There is one story that really stuck out to me indirectly as I struggle with it all the time—and that’s the need to pace yourself, to care for yourself and rest. In the book, Akers describes how her trainer had a very specific program to follow in order to help prep her for the World Cup tournament. This training was specific and took into consideration the effect that CFIDS had on her body. Week after week, Akers’ performance numbers were going down. Thinking that Akers was perhaps slacking, the trainer was puzzled and frustrated and confronted her about it.

As it turns out Akers was training the 2 hours per session as instructed, but slacking was far from the truth. The trainer didn’t know that after training with him, Akers was putting in another 2 hours of practice. There was a thinking that if she put in double the time, she would output faster results. It didn’t work that way. Her extra training beyond scope actually hurt her body double time, and it took longer to recover from that extra strain.
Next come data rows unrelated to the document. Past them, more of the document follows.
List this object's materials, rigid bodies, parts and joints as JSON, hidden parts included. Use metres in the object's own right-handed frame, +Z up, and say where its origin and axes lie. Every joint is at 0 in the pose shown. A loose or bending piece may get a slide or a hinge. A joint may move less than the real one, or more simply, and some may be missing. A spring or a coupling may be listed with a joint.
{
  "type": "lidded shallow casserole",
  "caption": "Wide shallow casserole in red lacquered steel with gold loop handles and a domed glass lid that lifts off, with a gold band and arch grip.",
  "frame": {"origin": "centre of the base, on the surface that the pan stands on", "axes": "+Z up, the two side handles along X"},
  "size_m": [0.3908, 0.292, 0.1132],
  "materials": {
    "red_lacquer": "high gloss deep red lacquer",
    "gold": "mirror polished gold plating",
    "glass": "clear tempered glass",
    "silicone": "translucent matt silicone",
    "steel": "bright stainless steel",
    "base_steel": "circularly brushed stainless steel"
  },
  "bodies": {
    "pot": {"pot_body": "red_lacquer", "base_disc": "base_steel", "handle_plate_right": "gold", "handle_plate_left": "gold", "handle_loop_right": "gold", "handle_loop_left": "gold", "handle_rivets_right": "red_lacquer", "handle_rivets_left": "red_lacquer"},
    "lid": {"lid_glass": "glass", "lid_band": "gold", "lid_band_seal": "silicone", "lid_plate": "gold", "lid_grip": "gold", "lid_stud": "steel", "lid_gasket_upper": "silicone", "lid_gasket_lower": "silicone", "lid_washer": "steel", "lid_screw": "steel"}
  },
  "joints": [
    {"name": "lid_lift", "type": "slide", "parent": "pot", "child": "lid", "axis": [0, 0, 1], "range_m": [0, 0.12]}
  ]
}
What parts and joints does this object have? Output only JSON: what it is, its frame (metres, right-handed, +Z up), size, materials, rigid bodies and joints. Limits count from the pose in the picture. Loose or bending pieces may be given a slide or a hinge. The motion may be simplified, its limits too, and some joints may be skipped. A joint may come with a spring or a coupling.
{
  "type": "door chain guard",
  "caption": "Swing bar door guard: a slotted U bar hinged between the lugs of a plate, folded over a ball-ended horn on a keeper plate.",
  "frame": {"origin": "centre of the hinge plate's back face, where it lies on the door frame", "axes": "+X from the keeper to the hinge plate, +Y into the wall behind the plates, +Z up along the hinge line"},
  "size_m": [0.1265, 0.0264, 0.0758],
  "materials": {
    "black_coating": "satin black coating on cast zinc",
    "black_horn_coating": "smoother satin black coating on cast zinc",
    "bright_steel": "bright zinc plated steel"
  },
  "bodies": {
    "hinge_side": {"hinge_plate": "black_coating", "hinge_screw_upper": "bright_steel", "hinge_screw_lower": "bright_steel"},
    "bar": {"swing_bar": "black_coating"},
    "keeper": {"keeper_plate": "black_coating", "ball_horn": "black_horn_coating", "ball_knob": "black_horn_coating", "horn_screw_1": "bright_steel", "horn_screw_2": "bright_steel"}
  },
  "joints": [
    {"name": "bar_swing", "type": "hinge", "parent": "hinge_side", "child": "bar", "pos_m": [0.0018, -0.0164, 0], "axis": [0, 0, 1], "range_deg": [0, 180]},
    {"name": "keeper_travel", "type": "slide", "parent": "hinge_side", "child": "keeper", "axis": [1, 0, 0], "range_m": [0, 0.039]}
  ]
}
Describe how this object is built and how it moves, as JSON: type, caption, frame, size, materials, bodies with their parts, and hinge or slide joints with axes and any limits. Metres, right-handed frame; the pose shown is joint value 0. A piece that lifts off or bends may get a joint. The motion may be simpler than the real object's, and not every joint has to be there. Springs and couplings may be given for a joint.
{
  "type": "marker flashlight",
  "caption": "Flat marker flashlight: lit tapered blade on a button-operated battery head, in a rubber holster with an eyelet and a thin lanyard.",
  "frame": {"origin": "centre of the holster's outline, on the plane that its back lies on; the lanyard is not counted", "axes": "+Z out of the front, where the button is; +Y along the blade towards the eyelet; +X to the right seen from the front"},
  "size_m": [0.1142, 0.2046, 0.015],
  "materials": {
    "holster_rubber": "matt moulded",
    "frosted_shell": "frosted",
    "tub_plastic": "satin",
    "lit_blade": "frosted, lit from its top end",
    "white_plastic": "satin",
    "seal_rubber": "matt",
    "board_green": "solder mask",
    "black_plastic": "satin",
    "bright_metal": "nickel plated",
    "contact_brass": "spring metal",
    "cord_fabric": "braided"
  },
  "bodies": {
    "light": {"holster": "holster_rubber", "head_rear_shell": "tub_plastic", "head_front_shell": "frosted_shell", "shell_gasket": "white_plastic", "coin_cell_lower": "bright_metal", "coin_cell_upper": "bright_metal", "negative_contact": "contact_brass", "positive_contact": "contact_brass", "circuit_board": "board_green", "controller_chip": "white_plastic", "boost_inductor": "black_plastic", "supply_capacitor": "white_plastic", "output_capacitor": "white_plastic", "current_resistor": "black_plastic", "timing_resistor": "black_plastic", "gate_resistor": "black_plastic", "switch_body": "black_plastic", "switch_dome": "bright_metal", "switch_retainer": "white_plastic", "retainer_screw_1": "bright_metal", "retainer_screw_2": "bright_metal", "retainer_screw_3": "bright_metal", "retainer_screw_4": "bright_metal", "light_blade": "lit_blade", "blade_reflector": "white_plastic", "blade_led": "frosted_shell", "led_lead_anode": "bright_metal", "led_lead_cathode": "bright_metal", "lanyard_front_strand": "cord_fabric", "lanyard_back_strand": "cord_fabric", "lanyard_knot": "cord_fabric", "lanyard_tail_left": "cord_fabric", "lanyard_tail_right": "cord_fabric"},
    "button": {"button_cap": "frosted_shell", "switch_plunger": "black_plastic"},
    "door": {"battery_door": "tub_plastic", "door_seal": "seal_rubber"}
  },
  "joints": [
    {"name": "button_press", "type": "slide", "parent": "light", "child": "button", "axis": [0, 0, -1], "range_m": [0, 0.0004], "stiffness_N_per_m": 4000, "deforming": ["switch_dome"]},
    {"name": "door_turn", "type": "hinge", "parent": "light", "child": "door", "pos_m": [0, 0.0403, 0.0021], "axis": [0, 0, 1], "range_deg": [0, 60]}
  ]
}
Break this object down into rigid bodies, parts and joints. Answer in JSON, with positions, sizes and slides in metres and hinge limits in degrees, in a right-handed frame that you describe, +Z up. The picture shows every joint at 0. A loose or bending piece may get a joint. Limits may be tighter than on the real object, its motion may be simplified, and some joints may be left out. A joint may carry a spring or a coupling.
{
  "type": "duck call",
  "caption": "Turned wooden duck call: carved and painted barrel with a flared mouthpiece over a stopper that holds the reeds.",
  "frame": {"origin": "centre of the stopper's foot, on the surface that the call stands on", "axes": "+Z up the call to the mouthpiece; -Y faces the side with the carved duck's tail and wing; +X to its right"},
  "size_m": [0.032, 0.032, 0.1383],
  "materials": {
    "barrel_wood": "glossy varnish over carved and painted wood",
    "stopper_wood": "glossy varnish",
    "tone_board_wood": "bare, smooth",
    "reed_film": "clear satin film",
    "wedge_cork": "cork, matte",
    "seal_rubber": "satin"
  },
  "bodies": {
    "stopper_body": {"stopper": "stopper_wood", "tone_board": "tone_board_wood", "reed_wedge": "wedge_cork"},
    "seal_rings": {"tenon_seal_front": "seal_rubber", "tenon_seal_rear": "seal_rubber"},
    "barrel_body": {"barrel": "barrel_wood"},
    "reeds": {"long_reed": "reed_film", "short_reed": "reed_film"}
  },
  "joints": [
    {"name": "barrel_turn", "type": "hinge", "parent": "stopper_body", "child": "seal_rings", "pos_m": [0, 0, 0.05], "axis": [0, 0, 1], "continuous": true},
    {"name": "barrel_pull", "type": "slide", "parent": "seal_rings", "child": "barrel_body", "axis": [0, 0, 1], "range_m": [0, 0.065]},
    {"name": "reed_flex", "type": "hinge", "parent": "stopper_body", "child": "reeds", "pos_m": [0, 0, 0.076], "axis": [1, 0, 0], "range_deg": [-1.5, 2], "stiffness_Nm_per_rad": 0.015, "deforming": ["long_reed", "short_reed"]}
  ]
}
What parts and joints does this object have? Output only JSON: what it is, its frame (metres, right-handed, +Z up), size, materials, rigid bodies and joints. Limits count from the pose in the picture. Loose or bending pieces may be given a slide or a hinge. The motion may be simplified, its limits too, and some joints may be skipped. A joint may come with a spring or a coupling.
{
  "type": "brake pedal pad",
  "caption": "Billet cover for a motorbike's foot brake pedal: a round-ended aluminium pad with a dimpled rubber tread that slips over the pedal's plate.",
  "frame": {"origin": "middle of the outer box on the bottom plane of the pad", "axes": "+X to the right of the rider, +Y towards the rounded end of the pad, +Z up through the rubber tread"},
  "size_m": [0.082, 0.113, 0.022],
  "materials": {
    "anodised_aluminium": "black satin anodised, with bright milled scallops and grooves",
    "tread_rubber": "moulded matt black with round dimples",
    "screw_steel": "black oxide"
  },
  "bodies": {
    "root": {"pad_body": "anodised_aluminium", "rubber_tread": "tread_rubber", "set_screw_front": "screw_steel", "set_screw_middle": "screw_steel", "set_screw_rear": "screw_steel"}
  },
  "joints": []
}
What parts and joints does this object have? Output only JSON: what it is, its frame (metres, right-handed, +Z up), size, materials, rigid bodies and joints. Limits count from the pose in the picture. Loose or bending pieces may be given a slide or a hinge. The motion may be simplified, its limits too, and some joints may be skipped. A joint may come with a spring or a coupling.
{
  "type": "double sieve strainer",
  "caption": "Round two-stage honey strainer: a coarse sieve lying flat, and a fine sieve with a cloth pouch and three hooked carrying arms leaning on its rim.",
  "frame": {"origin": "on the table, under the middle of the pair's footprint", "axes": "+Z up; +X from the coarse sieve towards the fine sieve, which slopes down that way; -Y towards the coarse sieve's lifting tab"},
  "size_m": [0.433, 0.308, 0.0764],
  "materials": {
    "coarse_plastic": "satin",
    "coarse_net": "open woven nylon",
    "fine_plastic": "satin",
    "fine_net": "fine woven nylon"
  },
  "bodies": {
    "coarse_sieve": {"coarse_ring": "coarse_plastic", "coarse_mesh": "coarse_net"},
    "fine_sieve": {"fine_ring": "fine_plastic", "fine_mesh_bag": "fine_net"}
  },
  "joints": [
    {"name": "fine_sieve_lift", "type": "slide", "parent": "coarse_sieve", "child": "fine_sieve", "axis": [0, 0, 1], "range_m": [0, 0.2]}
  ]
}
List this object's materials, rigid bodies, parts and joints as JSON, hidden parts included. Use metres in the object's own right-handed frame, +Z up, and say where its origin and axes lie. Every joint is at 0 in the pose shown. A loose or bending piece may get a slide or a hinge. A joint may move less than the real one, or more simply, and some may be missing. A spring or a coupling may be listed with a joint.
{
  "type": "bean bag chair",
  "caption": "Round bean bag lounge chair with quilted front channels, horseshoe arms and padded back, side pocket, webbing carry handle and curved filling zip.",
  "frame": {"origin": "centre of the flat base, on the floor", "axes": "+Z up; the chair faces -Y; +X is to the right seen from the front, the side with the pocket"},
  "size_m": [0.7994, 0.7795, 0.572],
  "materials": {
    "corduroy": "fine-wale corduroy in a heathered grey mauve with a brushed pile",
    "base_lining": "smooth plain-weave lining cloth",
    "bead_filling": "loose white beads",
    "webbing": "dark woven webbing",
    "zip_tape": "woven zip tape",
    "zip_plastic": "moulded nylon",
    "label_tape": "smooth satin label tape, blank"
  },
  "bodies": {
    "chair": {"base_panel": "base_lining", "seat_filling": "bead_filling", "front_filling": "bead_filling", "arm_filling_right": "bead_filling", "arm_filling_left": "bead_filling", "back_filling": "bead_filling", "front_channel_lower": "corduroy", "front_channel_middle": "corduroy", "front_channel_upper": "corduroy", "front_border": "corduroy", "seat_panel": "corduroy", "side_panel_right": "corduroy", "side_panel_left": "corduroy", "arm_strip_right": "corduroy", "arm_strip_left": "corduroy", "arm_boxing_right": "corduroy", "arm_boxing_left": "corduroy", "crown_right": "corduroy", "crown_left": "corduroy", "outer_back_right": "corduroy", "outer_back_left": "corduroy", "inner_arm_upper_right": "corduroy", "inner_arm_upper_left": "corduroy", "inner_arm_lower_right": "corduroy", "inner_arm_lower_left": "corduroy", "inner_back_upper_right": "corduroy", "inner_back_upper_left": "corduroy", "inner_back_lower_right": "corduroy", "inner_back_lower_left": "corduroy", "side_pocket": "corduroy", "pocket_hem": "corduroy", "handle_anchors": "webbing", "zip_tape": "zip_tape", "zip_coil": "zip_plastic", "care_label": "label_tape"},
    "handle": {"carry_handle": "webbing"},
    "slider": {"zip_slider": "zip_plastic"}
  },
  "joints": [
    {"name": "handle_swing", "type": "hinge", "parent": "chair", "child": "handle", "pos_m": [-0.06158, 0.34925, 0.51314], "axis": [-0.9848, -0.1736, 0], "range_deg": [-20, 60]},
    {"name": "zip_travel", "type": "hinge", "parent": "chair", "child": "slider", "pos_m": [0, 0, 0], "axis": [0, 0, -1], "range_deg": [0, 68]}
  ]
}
This story sticks out because I do this all the time. I’ll cram in a 48 hour day into the 24 hour template and then pay the consequences of tiredness for days after. Or I’ll push through anyway and weeks later it all catches up to me. Push more, work harder, work faster…it doesn’t always output the results you intend. Often times, I deeply burn out. For whatever reason, I keep relearning this lesson again and again and again—and again. It’s a habit that is so hard to kick.

As Shauna Niequist writes in her awesome book, Present Over Perfect:

“I want less of everything. Less stuff. Less rushing. Less proving and pushing. Less hustle. Less consumption. […] I’ll come back around this block a thousand times in my lifetime, probably. I hope I’m getting better at it.”

And I want to get better at this too.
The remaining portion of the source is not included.